++++ SUPPLIED ENTRIES

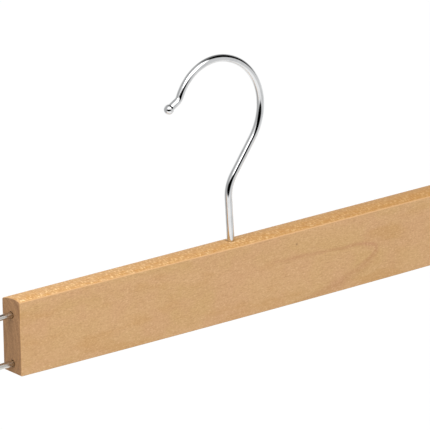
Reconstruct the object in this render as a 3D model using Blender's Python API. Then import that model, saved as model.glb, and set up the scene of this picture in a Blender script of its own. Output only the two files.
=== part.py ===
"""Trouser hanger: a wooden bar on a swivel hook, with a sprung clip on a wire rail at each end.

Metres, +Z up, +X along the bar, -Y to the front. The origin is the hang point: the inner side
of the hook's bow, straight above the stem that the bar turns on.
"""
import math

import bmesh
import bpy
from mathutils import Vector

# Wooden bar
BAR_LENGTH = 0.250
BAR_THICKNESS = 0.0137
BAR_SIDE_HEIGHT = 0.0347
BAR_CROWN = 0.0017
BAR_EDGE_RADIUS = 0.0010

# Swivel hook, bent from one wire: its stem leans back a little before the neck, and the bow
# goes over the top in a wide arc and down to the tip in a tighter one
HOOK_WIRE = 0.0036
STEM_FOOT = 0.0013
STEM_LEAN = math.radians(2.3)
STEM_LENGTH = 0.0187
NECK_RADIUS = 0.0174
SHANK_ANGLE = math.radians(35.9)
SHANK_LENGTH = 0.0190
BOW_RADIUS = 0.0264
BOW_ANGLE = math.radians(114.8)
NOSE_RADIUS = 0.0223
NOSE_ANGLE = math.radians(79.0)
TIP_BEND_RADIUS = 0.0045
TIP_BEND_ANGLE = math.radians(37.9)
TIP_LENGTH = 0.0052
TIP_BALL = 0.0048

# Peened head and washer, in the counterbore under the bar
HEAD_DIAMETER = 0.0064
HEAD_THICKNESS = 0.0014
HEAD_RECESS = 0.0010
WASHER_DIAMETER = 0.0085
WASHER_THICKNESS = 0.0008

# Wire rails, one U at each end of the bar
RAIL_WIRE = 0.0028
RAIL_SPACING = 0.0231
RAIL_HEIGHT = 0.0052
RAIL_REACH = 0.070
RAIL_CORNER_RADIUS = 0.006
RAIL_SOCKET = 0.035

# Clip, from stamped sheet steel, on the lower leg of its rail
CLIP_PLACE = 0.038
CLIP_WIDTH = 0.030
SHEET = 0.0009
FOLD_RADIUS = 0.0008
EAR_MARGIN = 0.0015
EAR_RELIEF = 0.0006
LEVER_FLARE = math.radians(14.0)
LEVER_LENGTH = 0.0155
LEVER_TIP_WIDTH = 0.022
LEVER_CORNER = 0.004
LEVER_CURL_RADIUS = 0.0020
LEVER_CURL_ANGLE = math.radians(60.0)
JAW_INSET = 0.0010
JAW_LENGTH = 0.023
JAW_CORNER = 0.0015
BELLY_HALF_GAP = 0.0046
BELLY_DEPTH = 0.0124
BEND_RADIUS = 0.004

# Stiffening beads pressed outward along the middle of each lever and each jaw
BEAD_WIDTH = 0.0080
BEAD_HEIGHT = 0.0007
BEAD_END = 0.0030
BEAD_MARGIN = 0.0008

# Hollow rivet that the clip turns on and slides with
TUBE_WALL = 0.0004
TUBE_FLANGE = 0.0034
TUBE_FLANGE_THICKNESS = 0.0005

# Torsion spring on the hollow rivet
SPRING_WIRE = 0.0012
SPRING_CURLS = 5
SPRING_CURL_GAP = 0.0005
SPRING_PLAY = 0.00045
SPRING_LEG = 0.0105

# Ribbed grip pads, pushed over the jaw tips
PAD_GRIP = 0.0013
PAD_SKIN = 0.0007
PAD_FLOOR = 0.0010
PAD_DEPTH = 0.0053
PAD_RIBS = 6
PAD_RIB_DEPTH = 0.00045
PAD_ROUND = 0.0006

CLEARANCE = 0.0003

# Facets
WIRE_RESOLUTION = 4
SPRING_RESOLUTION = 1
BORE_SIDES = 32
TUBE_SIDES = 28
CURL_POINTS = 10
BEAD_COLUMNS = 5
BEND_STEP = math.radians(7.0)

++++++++
++++ SUPPLIED ENTRIES

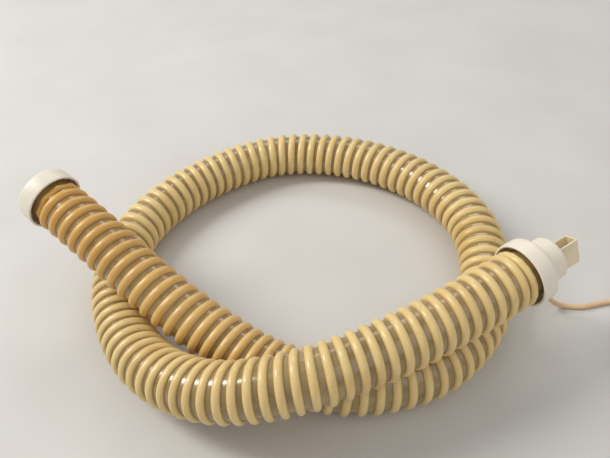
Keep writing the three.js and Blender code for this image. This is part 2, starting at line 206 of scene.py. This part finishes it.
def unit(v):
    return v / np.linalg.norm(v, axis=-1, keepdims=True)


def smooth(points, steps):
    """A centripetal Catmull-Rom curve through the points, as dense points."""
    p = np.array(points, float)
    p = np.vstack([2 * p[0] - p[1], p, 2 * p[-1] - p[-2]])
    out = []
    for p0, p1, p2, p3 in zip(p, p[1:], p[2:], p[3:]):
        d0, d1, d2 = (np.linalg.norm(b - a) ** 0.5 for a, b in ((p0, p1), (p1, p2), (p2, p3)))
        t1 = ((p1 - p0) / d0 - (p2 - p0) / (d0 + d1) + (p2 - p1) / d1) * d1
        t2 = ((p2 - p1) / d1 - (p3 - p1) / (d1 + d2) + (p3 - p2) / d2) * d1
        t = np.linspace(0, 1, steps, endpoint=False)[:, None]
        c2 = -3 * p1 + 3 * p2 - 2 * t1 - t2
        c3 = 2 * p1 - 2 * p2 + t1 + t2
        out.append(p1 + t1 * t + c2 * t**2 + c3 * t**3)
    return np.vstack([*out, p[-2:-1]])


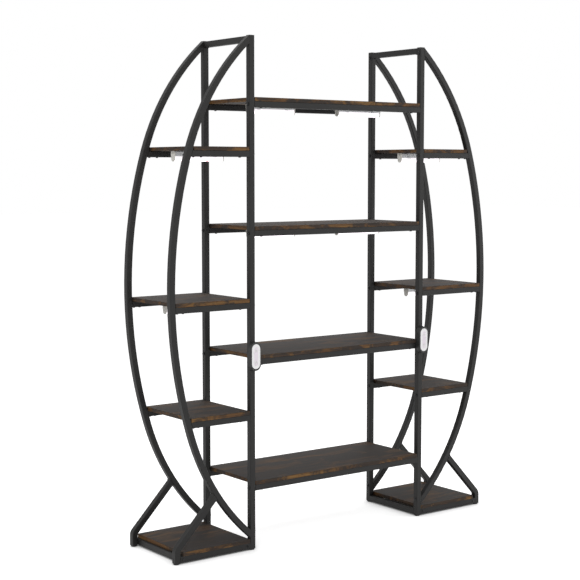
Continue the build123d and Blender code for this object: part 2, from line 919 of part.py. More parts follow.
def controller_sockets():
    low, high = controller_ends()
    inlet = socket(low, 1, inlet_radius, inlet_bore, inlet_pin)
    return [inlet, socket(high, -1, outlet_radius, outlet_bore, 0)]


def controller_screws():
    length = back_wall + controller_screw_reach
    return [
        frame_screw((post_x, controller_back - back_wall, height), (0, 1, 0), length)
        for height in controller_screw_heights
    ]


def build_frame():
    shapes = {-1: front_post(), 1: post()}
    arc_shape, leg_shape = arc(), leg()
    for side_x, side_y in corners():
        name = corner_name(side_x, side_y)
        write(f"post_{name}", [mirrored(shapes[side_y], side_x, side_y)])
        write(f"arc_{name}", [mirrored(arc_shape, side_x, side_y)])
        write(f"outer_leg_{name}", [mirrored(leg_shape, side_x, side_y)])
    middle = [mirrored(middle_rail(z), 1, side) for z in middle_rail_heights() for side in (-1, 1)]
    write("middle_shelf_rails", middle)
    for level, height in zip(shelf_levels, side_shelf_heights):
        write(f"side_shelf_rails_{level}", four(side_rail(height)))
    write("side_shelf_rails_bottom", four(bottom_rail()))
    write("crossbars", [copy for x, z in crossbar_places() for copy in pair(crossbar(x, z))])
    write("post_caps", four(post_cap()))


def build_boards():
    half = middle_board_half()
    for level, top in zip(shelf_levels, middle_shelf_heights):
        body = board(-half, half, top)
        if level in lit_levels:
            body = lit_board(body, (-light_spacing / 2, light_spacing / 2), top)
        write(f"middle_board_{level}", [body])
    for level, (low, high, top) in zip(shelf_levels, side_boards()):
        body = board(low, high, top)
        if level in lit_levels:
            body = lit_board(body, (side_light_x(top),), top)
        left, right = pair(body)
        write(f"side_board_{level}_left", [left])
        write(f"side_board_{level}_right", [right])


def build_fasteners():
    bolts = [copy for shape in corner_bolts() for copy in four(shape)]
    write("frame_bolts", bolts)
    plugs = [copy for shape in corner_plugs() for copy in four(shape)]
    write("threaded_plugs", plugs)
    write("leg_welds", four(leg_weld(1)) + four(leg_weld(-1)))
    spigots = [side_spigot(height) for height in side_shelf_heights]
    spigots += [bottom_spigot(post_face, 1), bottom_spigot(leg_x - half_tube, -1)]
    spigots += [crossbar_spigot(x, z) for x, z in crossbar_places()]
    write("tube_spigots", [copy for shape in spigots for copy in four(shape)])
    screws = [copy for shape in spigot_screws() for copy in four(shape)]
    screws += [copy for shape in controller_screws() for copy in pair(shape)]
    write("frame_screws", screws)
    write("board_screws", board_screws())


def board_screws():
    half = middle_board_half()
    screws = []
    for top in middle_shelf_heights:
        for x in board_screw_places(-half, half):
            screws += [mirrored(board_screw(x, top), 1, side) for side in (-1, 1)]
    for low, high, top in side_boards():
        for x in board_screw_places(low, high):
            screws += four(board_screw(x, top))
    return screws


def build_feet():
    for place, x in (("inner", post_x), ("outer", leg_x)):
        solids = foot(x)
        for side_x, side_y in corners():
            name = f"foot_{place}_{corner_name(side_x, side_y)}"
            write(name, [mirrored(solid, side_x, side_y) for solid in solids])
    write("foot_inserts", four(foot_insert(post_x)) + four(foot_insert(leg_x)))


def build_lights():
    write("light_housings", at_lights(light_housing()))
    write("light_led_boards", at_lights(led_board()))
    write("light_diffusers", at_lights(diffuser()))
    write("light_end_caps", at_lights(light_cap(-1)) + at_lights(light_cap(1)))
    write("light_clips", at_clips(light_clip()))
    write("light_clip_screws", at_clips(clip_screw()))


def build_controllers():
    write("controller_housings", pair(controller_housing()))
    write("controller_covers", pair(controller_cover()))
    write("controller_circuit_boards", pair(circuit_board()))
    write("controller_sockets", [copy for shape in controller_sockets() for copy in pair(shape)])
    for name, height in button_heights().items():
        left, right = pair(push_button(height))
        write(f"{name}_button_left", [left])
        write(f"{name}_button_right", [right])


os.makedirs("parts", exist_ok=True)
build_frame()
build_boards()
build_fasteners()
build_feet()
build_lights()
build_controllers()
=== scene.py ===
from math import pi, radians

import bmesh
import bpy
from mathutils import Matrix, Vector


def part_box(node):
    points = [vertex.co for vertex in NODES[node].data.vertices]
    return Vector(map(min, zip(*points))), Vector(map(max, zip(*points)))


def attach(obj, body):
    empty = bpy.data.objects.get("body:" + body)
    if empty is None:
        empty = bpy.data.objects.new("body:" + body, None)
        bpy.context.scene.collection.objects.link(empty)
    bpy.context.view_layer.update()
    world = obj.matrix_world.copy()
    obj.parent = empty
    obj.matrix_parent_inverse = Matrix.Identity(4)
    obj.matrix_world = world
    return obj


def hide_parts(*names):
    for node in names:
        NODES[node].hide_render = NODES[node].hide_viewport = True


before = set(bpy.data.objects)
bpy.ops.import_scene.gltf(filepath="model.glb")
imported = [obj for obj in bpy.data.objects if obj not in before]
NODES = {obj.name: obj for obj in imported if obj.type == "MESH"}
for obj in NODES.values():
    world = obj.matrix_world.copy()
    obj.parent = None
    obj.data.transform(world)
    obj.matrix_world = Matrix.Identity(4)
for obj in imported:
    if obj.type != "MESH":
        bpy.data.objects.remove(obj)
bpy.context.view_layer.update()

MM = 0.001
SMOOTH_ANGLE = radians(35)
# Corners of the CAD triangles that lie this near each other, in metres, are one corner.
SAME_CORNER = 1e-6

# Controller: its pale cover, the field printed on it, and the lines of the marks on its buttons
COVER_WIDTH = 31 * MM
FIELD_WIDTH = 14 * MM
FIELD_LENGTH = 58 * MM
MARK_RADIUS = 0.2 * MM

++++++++
++++ SUPPLIED ENTRIES

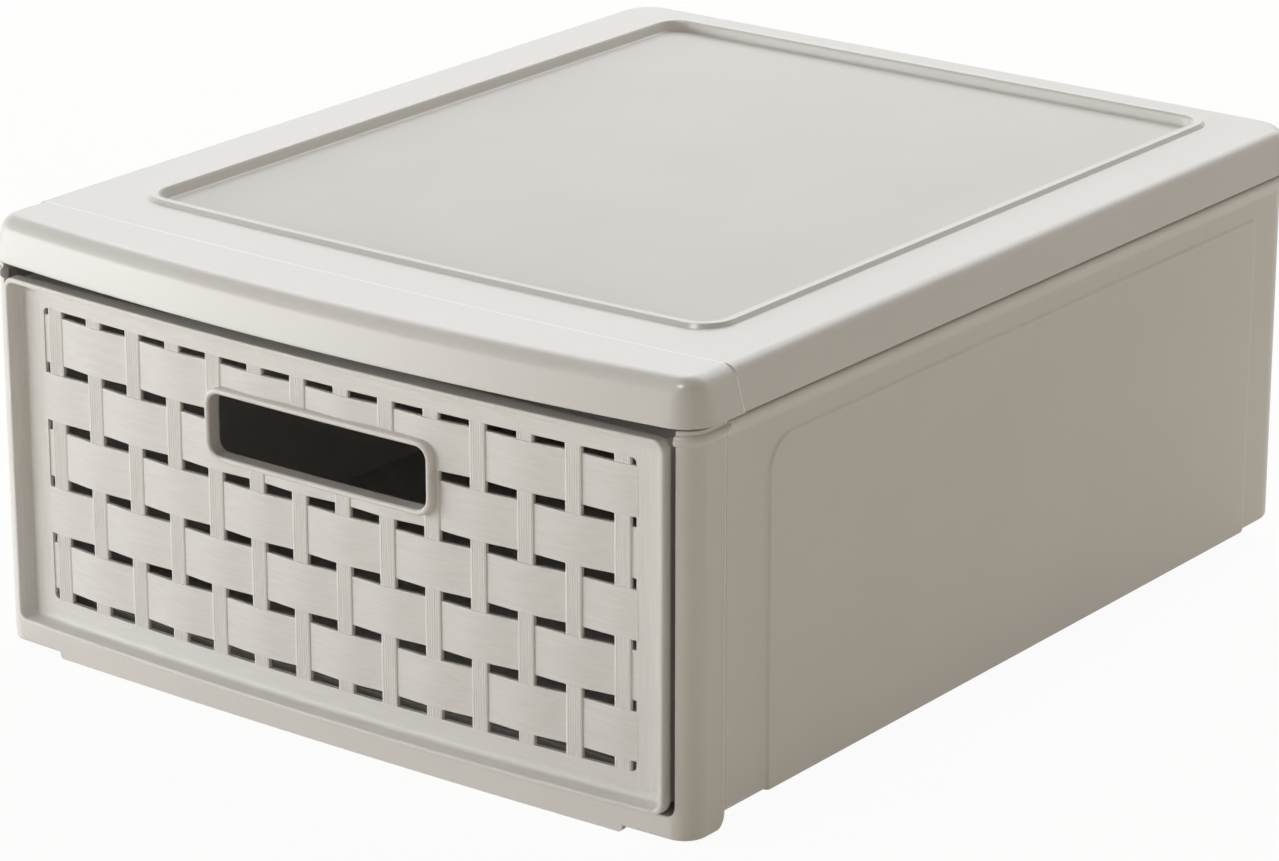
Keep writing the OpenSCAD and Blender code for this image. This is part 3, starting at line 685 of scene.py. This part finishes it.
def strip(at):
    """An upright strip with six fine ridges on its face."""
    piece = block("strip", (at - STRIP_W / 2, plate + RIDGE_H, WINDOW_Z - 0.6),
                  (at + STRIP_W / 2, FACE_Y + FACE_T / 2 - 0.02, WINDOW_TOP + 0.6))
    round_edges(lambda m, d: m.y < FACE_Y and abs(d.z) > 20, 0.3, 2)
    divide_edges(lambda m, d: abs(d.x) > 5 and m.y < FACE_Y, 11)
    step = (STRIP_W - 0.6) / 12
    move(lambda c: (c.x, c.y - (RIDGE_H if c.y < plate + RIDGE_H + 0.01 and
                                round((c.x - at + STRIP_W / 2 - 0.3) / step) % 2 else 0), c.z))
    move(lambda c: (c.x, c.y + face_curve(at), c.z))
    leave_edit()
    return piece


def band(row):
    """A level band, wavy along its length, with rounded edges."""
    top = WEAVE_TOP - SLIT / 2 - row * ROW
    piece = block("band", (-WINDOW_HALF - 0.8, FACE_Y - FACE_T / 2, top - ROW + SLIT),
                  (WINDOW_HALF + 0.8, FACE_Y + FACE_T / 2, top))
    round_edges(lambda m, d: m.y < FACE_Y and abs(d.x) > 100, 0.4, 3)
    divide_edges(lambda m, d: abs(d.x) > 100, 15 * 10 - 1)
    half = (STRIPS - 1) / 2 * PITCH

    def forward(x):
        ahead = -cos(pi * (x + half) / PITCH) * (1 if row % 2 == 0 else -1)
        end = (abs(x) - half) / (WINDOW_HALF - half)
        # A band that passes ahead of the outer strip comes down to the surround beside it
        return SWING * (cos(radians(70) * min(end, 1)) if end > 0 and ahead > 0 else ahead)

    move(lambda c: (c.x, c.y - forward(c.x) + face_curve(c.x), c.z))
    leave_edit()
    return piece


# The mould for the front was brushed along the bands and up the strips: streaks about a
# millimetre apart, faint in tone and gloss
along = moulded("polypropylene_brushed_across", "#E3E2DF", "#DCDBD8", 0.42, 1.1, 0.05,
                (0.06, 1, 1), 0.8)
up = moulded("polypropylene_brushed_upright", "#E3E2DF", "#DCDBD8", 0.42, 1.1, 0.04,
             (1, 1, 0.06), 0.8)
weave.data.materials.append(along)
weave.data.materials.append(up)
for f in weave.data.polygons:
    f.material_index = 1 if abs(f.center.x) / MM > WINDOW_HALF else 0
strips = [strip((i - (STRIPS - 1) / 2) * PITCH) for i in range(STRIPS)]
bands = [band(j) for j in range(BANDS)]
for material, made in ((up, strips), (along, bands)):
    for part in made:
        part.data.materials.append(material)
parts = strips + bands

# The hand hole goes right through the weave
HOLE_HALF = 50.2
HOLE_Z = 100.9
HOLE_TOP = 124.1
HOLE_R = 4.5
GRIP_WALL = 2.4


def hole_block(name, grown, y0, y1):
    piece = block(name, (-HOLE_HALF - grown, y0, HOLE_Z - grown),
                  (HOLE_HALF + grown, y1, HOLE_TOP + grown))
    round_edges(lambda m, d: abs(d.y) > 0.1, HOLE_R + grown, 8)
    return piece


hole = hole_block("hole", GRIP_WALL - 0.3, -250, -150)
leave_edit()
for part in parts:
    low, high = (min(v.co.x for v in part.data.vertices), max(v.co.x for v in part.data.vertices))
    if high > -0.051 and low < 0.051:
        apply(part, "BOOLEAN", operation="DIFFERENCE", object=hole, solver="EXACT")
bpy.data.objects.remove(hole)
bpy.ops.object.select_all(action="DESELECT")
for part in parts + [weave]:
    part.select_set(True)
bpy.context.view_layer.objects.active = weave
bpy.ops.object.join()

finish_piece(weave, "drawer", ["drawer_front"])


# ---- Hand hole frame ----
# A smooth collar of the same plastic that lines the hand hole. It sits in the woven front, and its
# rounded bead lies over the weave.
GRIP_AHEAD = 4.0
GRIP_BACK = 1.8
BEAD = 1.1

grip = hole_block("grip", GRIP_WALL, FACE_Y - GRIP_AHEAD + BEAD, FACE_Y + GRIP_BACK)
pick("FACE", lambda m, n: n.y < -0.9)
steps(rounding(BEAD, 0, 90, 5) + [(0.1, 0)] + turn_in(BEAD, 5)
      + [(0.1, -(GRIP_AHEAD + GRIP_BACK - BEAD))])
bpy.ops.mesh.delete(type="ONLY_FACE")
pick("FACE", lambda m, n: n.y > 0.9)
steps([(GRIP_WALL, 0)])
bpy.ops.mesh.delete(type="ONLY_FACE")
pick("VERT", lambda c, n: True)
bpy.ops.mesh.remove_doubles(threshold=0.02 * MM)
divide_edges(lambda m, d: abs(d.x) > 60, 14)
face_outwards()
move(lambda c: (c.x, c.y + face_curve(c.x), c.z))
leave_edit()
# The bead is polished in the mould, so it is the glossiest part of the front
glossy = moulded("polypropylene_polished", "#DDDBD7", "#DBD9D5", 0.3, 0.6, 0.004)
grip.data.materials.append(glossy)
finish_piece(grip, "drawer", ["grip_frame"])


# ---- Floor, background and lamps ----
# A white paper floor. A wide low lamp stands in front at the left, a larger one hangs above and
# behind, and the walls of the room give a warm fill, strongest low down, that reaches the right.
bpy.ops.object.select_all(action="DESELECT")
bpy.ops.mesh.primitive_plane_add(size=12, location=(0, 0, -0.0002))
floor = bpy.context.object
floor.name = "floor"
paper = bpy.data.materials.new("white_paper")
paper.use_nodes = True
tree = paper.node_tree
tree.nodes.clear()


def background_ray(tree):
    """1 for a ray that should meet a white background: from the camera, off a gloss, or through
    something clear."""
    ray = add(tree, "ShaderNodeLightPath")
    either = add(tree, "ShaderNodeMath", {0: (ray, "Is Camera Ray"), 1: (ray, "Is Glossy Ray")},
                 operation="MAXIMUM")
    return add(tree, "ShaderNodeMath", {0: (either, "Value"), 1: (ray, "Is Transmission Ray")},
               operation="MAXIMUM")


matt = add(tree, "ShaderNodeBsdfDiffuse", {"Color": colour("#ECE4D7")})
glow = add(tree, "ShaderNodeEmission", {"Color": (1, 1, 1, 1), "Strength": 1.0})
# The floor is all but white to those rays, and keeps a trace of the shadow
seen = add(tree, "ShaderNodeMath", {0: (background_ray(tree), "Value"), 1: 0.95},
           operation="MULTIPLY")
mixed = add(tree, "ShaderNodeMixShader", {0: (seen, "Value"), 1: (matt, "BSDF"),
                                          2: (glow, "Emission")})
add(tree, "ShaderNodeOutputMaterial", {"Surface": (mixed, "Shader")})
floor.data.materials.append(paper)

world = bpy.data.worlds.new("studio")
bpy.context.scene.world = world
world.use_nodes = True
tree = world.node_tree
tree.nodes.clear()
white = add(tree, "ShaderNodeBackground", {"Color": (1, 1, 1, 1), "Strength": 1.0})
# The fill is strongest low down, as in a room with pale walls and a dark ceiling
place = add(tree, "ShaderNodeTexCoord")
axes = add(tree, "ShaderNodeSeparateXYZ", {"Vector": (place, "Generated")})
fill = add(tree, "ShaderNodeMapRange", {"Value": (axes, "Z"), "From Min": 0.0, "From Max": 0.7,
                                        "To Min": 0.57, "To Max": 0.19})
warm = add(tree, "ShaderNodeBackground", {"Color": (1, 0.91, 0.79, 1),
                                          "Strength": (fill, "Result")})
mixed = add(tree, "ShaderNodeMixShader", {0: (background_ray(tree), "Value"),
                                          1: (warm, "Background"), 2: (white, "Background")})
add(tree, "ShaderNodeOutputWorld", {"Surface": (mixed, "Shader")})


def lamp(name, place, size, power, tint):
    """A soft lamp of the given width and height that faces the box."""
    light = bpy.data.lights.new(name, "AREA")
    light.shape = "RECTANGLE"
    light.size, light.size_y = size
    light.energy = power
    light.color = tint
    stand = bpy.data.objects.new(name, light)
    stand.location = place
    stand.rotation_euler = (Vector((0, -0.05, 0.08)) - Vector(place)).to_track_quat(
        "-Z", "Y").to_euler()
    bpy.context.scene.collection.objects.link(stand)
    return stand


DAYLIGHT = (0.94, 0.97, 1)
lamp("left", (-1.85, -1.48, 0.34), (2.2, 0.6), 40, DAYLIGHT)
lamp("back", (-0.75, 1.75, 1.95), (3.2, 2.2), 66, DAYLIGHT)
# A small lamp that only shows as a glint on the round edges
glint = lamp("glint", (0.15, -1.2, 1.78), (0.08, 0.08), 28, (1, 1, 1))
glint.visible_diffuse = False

++++++++

• **PROBLEM TO WORK ON**
Return the lines from the line with "for name, height" through the line with "NODES[node].hide_render = NODES[node].hide_viewport", inclusive, exactly as they stand, and nothing else.

• **RESULT BELOW**
    for name, height in button_heights().items():
        left, right = pair(push_button(height))
        write(f"{name}_button_left", [left])
        write(f"{name}_button_right", [right])


os.makedirs("parts", exist_ok=True)
build_frame()
build_boards()
build_fasteners()
build_feet()
build_lights()
build_controllers()
=== scene.py ===
from math import pi, radians

import bmesh
import bpy
from mathutils import Matrix, Vector


def part_box(node):
    points = [vertex.co for vertex in NODES[node].data.vertices]
    return Vector(map(min, zip(*points))), Vector(map(max, zip(*points)))


def attach(obj, body):
    empty = bpy.data.objects.get("body:" + body)
    if empty is None:
        empty = bpy.data.objects.new("body:" + body, None)
        bpy.context.scene.collection.objects.link(empty)
    bpy.context.view_layer.update()
    world = obj.matrix_world.copy()
    obj.parent = empty
    obj.matrix_parent_inverse = Matrix.Identity(4)
    obj.matrix_world = world
    return obj


def hide_parts(*names):
    for node in names:
        NODES[node].hide_render = NODES[node].hide_viewport = True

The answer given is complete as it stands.